REQUEST: Quote the lines exactly, starting with the line that contains "Continue the OpenSCAD" and ending with the line that contains "self.socket = socket", and leave out all other lines.

**** EXERCISE INPUT ****

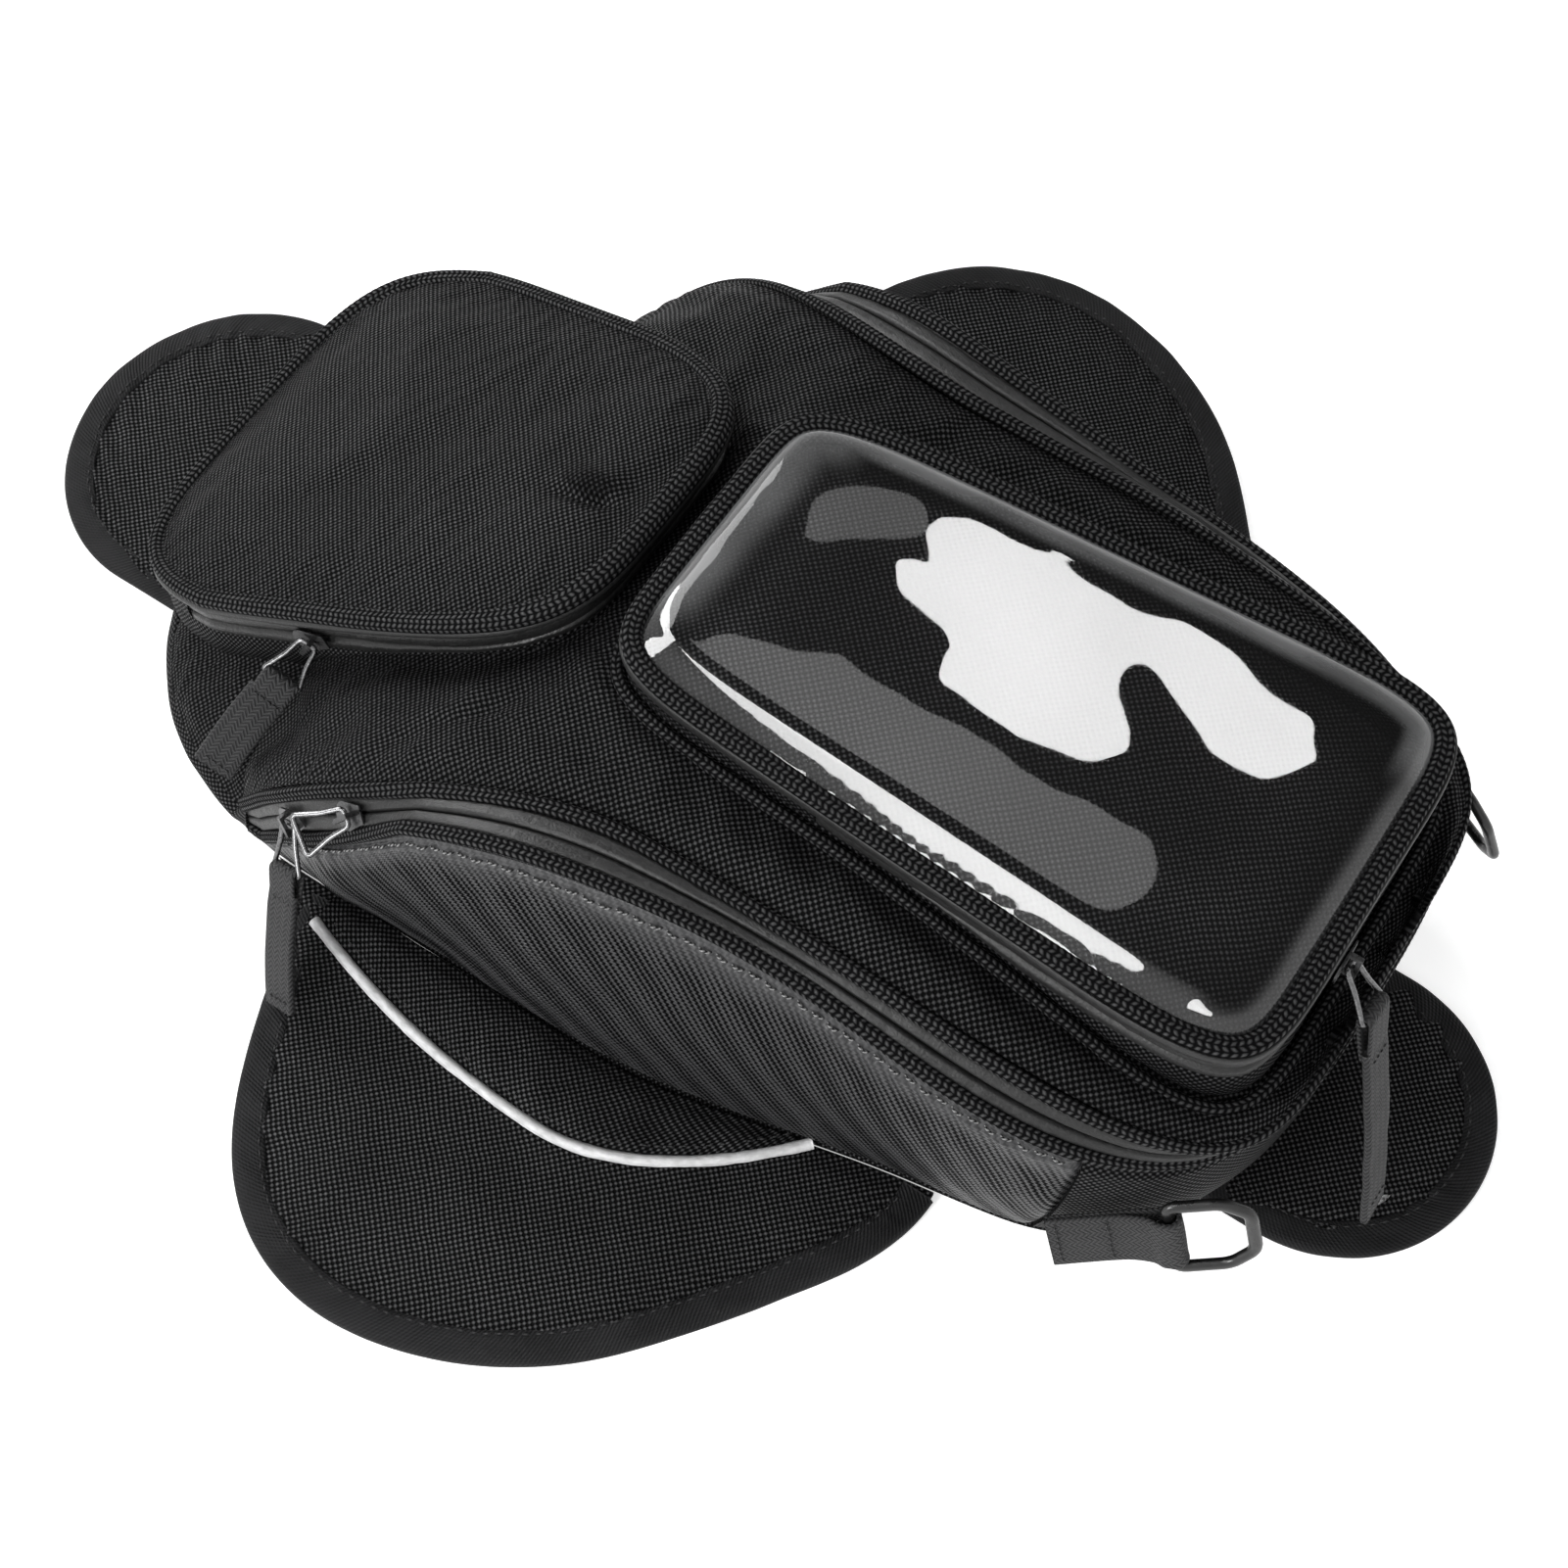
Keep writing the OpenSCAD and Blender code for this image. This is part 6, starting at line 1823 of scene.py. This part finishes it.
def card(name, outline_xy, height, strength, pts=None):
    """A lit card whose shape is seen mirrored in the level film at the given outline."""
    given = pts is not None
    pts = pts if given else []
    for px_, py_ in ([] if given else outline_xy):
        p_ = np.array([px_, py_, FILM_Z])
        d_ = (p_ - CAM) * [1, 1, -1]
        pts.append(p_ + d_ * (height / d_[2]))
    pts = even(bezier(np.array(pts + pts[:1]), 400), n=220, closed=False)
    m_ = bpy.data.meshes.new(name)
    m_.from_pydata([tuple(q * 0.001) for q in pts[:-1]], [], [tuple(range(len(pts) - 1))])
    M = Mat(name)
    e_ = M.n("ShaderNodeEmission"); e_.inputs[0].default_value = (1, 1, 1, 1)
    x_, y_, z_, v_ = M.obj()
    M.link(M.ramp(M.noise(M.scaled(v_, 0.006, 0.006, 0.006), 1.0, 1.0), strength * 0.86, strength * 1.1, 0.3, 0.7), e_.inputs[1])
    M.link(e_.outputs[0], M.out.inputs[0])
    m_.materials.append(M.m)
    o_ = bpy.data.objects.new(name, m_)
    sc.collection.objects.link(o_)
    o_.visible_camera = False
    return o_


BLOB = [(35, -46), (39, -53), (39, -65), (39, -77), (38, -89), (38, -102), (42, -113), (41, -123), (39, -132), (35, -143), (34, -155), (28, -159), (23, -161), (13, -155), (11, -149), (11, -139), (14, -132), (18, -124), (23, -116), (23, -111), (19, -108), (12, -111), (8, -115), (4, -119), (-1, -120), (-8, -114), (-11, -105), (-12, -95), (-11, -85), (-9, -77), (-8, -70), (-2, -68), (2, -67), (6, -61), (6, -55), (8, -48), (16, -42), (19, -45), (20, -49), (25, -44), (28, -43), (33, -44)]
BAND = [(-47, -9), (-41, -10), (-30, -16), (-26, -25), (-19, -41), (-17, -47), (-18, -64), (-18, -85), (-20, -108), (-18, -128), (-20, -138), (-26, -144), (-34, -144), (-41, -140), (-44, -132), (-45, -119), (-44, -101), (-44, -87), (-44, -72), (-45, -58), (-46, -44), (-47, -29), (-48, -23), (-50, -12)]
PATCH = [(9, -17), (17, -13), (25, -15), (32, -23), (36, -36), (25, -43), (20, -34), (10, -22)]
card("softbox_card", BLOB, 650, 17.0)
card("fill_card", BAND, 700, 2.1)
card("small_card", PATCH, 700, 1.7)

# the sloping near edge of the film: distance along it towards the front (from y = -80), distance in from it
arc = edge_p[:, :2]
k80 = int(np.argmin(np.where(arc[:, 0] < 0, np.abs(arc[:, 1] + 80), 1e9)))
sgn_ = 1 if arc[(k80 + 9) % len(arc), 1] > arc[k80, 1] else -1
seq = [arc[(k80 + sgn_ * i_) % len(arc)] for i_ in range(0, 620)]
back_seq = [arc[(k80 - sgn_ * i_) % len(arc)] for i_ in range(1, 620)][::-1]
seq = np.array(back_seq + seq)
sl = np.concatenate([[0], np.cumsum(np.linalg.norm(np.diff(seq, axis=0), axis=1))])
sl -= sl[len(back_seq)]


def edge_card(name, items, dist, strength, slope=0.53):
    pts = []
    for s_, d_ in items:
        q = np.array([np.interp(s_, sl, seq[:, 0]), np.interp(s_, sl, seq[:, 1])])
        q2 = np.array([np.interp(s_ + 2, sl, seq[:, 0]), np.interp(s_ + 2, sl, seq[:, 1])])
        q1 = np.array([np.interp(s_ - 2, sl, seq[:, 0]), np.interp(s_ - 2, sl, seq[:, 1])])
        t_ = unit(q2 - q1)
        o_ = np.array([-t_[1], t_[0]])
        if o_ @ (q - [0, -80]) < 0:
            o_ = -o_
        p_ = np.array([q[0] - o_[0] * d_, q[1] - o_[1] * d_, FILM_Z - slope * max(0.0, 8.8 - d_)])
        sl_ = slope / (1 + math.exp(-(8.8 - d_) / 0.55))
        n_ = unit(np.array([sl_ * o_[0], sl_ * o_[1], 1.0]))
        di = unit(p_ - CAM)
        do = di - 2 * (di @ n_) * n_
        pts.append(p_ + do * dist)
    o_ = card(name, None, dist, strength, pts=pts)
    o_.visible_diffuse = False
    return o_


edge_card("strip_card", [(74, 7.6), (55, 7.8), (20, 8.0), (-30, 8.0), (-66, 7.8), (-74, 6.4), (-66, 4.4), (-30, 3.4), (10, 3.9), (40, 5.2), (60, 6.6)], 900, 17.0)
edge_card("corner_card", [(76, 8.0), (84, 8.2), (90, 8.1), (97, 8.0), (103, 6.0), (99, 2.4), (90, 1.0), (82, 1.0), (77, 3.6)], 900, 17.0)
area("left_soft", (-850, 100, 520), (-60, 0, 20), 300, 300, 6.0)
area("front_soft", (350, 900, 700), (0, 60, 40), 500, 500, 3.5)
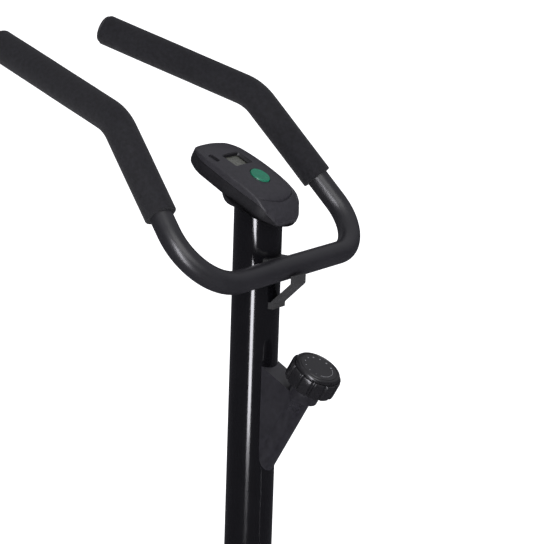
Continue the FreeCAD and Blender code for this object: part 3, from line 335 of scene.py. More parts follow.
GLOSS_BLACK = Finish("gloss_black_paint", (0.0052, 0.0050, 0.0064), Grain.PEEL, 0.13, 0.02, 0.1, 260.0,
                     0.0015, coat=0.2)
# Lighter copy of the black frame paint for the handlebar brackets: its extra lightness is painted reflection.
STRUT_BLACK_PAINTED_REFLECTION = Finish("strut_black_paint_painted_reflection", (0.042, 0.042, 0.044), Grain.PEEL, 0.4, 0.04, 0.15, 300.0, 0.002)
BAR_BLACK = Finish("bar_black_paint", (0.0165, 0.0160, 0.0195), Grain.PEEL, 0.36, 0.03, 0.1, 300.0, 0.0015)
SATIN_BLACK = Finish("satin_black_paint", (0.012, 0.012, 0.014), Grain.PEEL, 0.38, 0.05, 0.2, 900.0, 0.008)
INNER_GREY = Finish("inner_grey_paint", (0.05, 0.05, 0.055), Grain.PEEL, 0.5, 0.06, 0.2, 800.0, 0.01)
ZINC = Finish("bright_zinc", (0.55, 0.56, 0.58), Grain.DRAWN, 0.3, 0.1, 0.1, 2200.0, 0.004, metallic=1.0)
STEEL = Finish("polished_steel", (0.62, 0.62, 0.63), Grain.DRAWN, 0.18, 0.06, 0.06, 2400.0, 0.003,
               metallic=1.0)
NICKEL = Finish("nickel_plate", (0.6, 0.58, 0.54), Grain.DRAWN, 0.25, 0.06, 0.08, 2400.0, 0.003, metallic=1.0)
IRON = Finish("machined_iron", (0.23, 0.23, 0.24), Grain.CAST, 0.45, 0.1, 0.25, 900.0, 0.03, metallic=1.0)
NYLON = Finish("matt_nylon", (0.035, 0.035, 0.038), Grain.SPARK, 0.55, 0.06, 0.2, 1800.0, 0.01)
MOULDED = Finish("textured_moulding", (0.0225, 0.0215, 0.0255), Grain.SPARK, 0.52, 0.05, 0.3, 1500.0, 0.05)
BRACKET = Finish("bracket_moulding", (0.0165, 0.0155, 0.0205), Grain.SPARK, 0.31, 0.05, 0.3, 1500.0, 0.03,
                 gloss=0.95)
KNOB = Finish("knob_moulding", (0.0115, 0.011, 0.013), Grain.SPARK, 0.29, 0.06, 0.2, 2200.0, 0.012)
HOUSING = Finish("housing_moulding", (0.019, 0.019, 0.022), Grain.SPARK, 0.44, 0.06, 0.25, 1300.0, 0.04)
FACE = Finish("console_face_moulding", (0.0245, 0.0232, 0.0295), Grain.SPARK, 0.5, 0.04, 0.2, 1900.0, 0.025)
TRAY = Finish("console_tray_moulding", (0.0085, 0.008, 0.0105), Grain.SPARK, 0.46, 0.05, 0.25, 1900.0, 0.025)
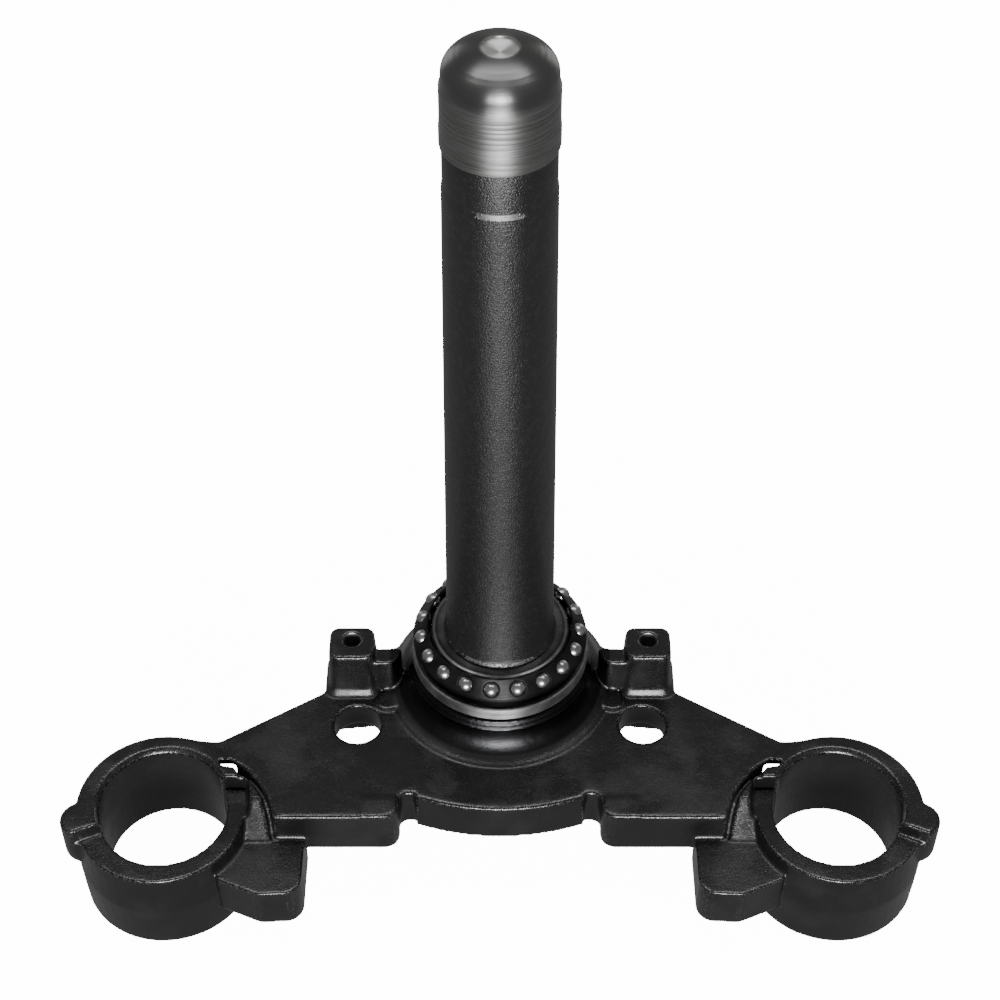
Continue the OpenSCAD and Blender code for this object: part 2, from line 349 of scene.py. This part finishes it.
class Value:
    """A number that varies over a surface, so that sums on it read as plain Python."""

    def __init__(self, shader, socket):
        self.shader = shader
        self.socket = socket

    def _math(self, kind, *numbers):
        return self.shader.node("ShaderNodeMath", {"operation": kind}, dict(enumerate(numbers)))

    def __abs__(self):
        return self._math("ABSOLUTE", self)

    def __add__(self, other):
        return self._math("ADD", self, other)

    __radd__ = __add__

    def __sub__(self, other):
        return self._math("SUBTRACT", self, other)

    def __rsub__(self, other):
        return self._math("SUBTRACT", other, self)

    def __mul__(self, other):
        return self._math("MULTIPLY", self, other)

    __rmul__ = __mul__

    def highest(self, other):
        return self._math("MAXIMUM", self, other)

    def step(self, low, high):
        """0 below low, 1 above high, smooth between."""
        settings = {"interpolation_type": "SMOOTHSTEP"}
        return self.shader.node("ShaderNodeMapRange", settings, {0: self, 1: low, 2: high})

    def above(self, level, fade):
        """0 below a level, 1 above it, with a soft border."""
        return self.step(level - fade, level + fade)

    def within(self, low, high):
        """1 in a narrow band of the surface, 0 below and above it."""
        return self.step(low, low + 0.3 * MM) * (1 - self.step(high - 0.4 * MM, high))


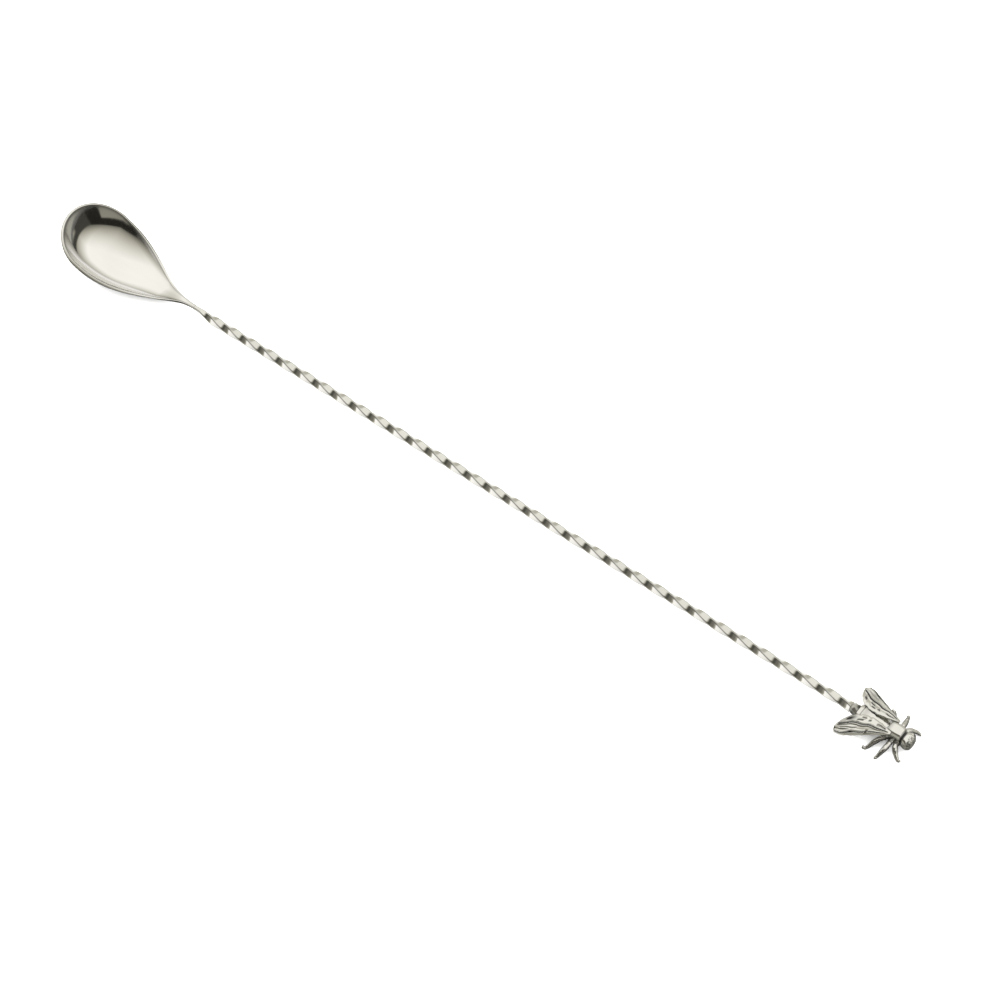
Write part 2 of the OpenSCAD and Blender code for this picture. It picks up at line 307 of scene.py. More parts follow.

****

FINISHED EXERCISE:
Continue the OpenSCAD and Blender code for this object: part 2, from line 349 of scene.py. This part finishes it.
class Value:
    """A number that varies over a surface, so that sums on it read as plain Python."""

    def __init__(self, shader, socket):
        self.shader = shader
        self.socket = socket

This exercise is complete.